-- What is expected --
Quote, with no changes, the lines that run from the top of the material to the line with "(azimuth, height) corners.", both included.

________

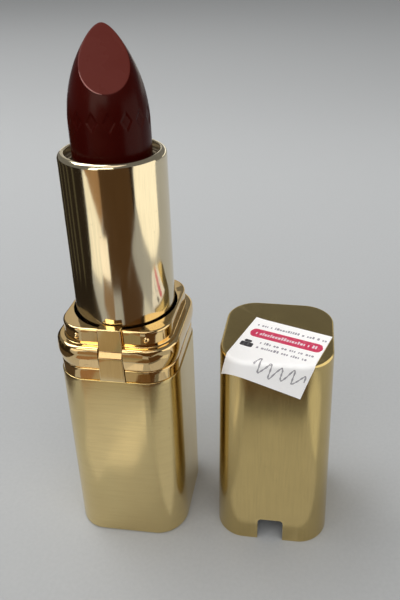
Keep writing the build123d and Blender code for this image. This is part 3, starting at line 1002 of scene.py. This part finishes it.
def reflector(name, distance, outline, colour):
    """A curved card round the object that only the gloss sees, from (azimuth, height) corners.

    Azimuths are degrees round from -Y towards +X, and each edge is split so that it follows the curve.
    """
    bm = bmesh.new()
    verts = []
    for (azimuth_a, z_a), (azimuth_b, z_b) in zip(outline, outline[1:] + outline[:1]):
        steps = max(1, int(abs(azimuth_b - azimuth_a) / CARD_CURVE_STEP))
        for step in range(steps):
            share = step / steps
            angle = math.radians(azimuth_a + (azimuth_b - azimuth_a) * share)
            height = z_a + (z_b - z_a) * share
            place = Vector((distance * math.sin(angle), -distance * math.cos(angle), height))
            verts.append(bm.verts.new(place * MM))
    bm.faces.new(verts)
    bmesh.ops.triangulate(bm, faces=bm.faces)
    card_object(name, bm, colour)


def floor_card(name, low, high, height, colour):
    """A level card that only the gloss sees."""
    bm = bmesh.new()
    corners = ((low[0], low[1]), (high[0], low[1]), (high[0], high[1]), (low[0], high[1]))
    bm.faces.new([bm.verts.new(Vector((x, y, height)) * MM) for x, y in corners])
    card_object(name, bm, colour)


def upright_card(name, across, y, up, colour):
    """A flat card standing square to Y that only the gloss sees."""
    bm = bmesh.new()
    corners = ((across[0], up[0]), (across[1], up[0]), (across[1], up[1]), (across[0], up[1]))
    bm.faces.new([bm.verts.new(Vector((x, y, z)) * MM) for x, z in corners])
    card_object(name, bm, colour)


def card_object(name, bm, colour):
    """Makes a card from its mesh."""
    card = plain_object(name, bm)
    set_material(card, card_material(name, colour))
    card.visible_camera = False
    card.visible_diffuse = False
    card.visible_shadow = False
    card.visible_transmission = False


def make_world():
    """Grey surroundings, a little lighter towards the horizon."""
    world = bpy.data.worlds.new("room")
    bpy.context.scene.world = world
    world.use_nodes = True
    tree = world.node_tree
    background = tree.nodes["Background"]
    coords = tree.nodes.new("ShaderNodeTexCoord")
    split = tree.nodes.new("ShaderNodeSeparateXYZ")
    ramp = tree.nodes.new("ShaderNodeValToRGB")
    tree.links.new(coords.outputs["Generated"], split.inputs["Vector"])
    tree.links.new(split.outputs["Z"], ramp.inputs["Fac"])
    tree.links.new(ramp.outputs["Color"], background.inputs["Color"])
    ramp.color_ramp.elements[0].position = 0.0
    ramp.color_ramp.elements[0].color = (0.20, 0.20, 0.20, 1)
    ramp.color_ramp.elements[1].position = 0.6
    ramp.color_ramp.elements[1].color = (0.17, 0.17, 0.17, 1)
    background.inputs["Strength"].default_value = 1.0


make_camera()
make_floor()
make_world()
soft_light("key", (-400, 160, 840), (5, 60, 0), (600, 600), 4.6)
soft_light("edge", (-350, -330, 340), (5, 0, 30), (220, 220), 0.5, glossy=False)
soft_light("back", (0, 175, 190), (0, 175, 0), (900, 40), 0.22, glossy=False)
soft_sun("fill", (-0.25, 0.62, -0.74), 1.35)

# Cards that only the gloss sees. They stand in for the room that the gold mirrors.
reflector("dark_left", 75, [(-135, 0), (-135, 70), (-52, 70), (-52, 0)], (0.024, 0.018, 0.012))
reflector("dark_left_edge", 76, [(-53, 8), (-53, 70), (-46, 70), (-46, 22)], (0.024, 0.018, 0.012))
for streak in (-118, -101, -88, -72):
    reflector("olive_streak", 74, [(streak, 10), (streak, 66), (streak + 4, 66), (streak + 3, 16)],
              (0.11, 0.10, 0.065))
strip_outline = [(-46, 44), (-42, 48), (-38, 42), (-18, 28), (-16, 17), (-30, 10), (-50, 15), (-44, 30)]
reflector("strip_left", 80, strip_outline, (1.2, 1.15, 1.0))
reflector("tan_left", 81, [(-40, 44), (-40, 66), (-12, 66), (-12, 30), (-18, 27)], (0.40, 0.24, 0.12))
brown_outline = [(-12, 92), (52, 92), (52, 34), (32, 23), (20, 13), (-4, 13), (-18, 23), (-12, 34)]
reflector("brown_front", 70, brown_outline, (0.085, 0.046, 0.020))
reflector("dark_edge", 69, [(45, 92), (54, 92), (54, 38), (47, 30)], (0.018, 0.010, 0.006))
reflector("bright_right", 78, [(56, 92), (110, 92), (110, 24), (96, 17), (82, 17), (66, 24), (56, 34)],
          (1.3, 1.25, 1.1))
upright_card("front_high", (-260, 120), -400, (95, 460), (3.2, 3.2, 2.6))
upright_card("back_left", (-175, -45), 235, (110, 280), (0.50, 0.48, 0.44))
upright_card("back_band", (-200, 260), 300, (62, 110), (1.3, 1.3, 1.2))
upright_card("step_glow", (-12, -3), -30, (38, 47), (1.3, 1.2, 1.05))
floor_card("above", (-60, -230), (130, -40), 400, (1.3, 1.2, 1.15))
floor_card("dark_ahead", (9, -47), (48, -40), 0.4, (0.17, 0.17, 0.16))
floor_card("bright_beside", (50, -44), (75, -14), FLOOR_CARD_HEIGHT, (0.75, 0.75, 0.70))
# Cards flat on the table. The plated collar mirrors the far, middle and near rows, the glow cards light
# the lower parts of the base and the cap, and the two dark ones darken the case's left side.
for name, low, high, colour in (
    ("far_orange", (-42, -95), (-10, -73), (0.30, 0.20, 0.12)),
    ("middle_tan", (-34, -73), (-26, -61), (0.39, 0.37, 0.33)),
    ("middle_gold", (-26, -73), (-19.5, -61), (0.36, 0.30, 0.20)),
    ("middle_olive", (-19.5, -73), (-8, -61), (0.29, 0.28, 0.21)),
    ("middle_brown", (-8, -73), (15, -61), (0.17, 0.12, 0.07)),
    ("near_orange", (-34, -61), (-21, -44), (0.33, 0.20, 0.12)),
    ("near_tan", (-21, -61), (-10, -47), (0.40, 0.36, 0.28)),
    ("near_brown", (-10, -61), (15, -47), (0.15, 0.09, 0.045)),
    ("brown_right", (15, -92), (75, -47), (0.09, 0.05, 0.025)),
    ("base_glow", (-24, -44), (-9, -20), (0.62, 0.61, 0.60)),
    ("base_bright", (-9, -42), (-3, -24), (0.85, 0.82, 0.78)),
    ("cap_glow", (10, -40), (48, -11), (0.51, 0.51, 0.50)),
    ("dark_left_ahead", (-80, -60), (-45, -38), (0.05, 0.035, 0.02)),
    ("dark_left_beside", (-75, -38), (-46, 25), (0.08, 0.06, 0.04)),
):
    floor_card(name, low, high, FLOOR_CARD_HEIGHT, colour)
bpy.context.scene.view_settings.view_transform = "Standard"

# ======================================================================
# The object
# ======================================================================
base_gold = gold_material(
    "base_gold_satin", (0.80, 0.64, 0.31), (0.74, 0.58, 0.28),
    rough=0.20, brush=0.0006, wave=0.02, edge_wear=0.6, streaks=(0.15, 0.15, 5.0),
)
collar_gold = gold_material(
    "collar_gold_plated", (0.88, 0.65, 0.33), (0.82, 0.59, 0.29),
    rough=0.07, brush=0.0003, wave=0.01, edge_wear=0.7,
)
sleeve_gold = gold_material(
    "sleeve_gold_polished", (0.80, 0.70, 0.50), (0.76, 0.66, 0.46),
    rough=0.11, brush=0.0003, wave=0.005, edge_wear=0.5,
)
# Painted shade: the cap's gold is the base's gold made darker, standing in for the darker surroundings the
# cap mirrors.
cap_gold_painted_shade = gold_material(
    "cap_gold_satin", (0.66, 0.51, 0.22), (0.60, 0.46, 0.20),
    rough=0.19, brush=0.0010, wave=0.02, edge_wear=0.6,
)
wax = wax_material()
paper = paper_material()

set_material(make_base_shell(), base_gold)
set_material(make_collar(), collar_gold)
set_material(make_clasp(), collar_gold)
set_material(make_sleeve(), sleeve_gold)
set_material(make_bullet(), wax)
set_material(make_cap_shell(), cap_gold_painted_shade)
set_material(make_sticker(), paper)
inks = {
    "red": ink_material("ink_red", (0.62, 0.02, 0.09)),
    "black": ink_material("ink_black", (0.022, 0.020, 0.024)),
    "white": ink_material("ink_white", (0.85, 0.70, 0.74)),
    "grey": ink_material("ink_grey", (0.32, 0.30, 0.34)),
    "pen": ink_material("ink_pen", (0.36, 0.35, 0.37)),
}
for piece, ink in make_print():
    set_material(piece, inks[ink])

inside_plastic = plastic_material("liner_plastic_dark", (0.03, 0.027, 0.022), 0.45)
tube_plastic = plastic_material("mechanism_plastic_tan", (0.35, 0.29, 0.20), 0.4)
label = plastic_material("label_paper_pale", (0.62, 0.60, 0.55), 0.55)
ring_rubber = plastic_material("drag_ring_rubber", (0.02, 0.02, 0.02), 0.6)
slug_steel = gold_material(
    "slug_steel", (0.52, 0.53, 0.54), (0.45, 0.46, 0.47),
    rough=0.35, brush=0.002, wave=0.01, edge_wear=0.4,
)
for node, material in (
    ("base_liner", inside_plastic),
    ("cap_liner", inside_plastic),
    ("guide_tube", tube_plastic),
    ("cam_tube", tube_plastic),
    ("bullet_cup", tube_plastic),
    ("shade_label", label),
    ("drag_ring", ring_rubber),
    ("base_weight", slug_steel),
):
    set_material(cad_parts[node], material)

________

-- Solution --
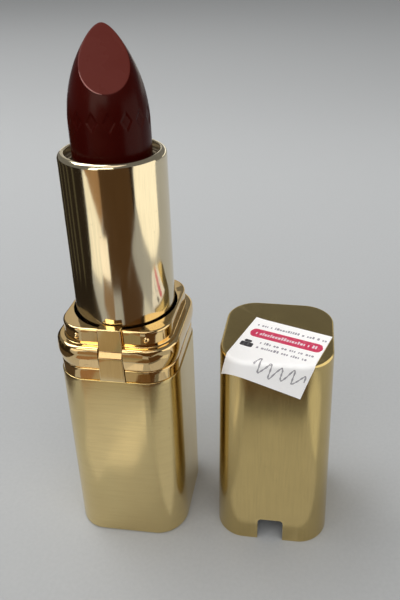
Keep writing the build123d and Blender code for this image. This is part 3, starting at line 1002 of scene.py. This part finishes it.
def reflector(name, distance, outline, colour):
    """A curved card round the object that only the gloss sees, from (azimuth, height) corners.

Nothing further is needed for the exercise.